Her students are intensely interested in her boxing career, and she uses it as a teaching point.
“I always tell them that it’s good to dream but that it’s important to get their education, so they have something important to fall back on,” she said.
At the end of class, Shyanne asked, “Do you still lose sometimes?”
She laughed and said, “Not in a long time.”
After school that day, she headed straight to Gleason’s Gym for a two-hour training session of sparring, shadow-boxing, conditioning and hitting the punching bags and mitts.
“Sometimes teaching is more tiring than training,” she said with a laugh as she drove over the Brooklyn Bridge. “Driving in the car is my recovery time.”
At Gleason’s, while shirtless, glistening men pounded heavy bags, skipped rope and shadow boxed before mirrors, Ms. Lamonakis changed into shorts and a T-shirt and climbed into a ring. With her hands wrapped and gloved, training began.
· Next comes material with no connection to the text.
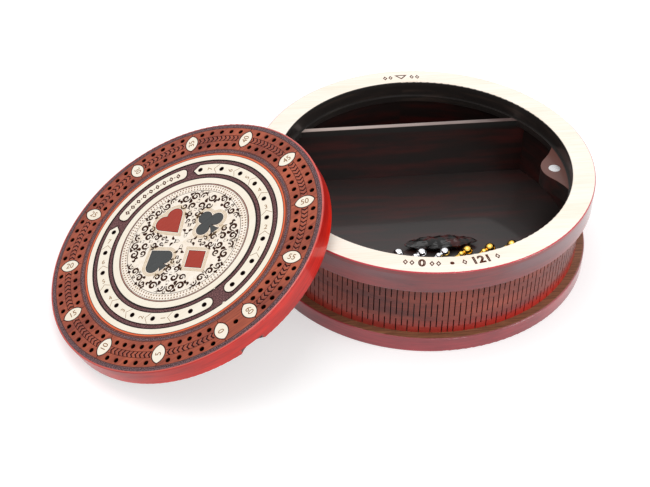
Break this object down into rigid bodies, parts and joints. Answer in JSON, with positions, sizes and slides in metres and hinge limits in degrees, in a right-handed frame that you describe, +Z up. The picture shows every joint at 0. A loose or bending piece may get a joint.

Ms. Lamonakis was born in Greece and grew up in Turners Falls, Mass., working long hours at her family’s grocery store and diner. She played field hockey and softball at Springfield College in Massachusetts and began teaching while studying for one of her two master’s degrees.
Ms. Lamonakis took up boxing on a lark, at the advanced age of 27. After being invited to a boxing gym, she found she was immediately hooked, and within three months she was competing throughout New England, sweeping major tournaments.
But after her boyfriend was killed in 2005, she moved to New York to try “starting over” and landed a job as a city schoolteacher. She began training at Gleason’s and almost instantly established herself as the top amateur heavyweight in the city, becoming a four-time New York Golden Gloves champion and twice capturing the national title. Since turning pro last year, she has won all five of her fights.
Known as the Scholar — both for her master’s degrees and her strategic boxing style — Ms. Lamonakis has handled many larger, stronger and younger opponents by ducking jabs and working her way inside their punching zones, and then landing short body punches.
“She’s not just strong and aggressive — she’s strong and aggressive and smart,” said Don Saxby, one of her trainers at Gleason’s. “Her aggression is premeditated.”
Ms. Lamonakis has gained a loyal following of family and friends, as well as teachers, students and their parents. Some of them — including one of the school’s assistant principals, Eve Navarro, even show up at her out-of-town bouts. Other supporters, full of cultural pride, show up waving Greek flags, the blue and white matching her boxing trunks.
“All Greeks are fighters,” she said with a laugh. “We’re Spartans. We have it in our blood.”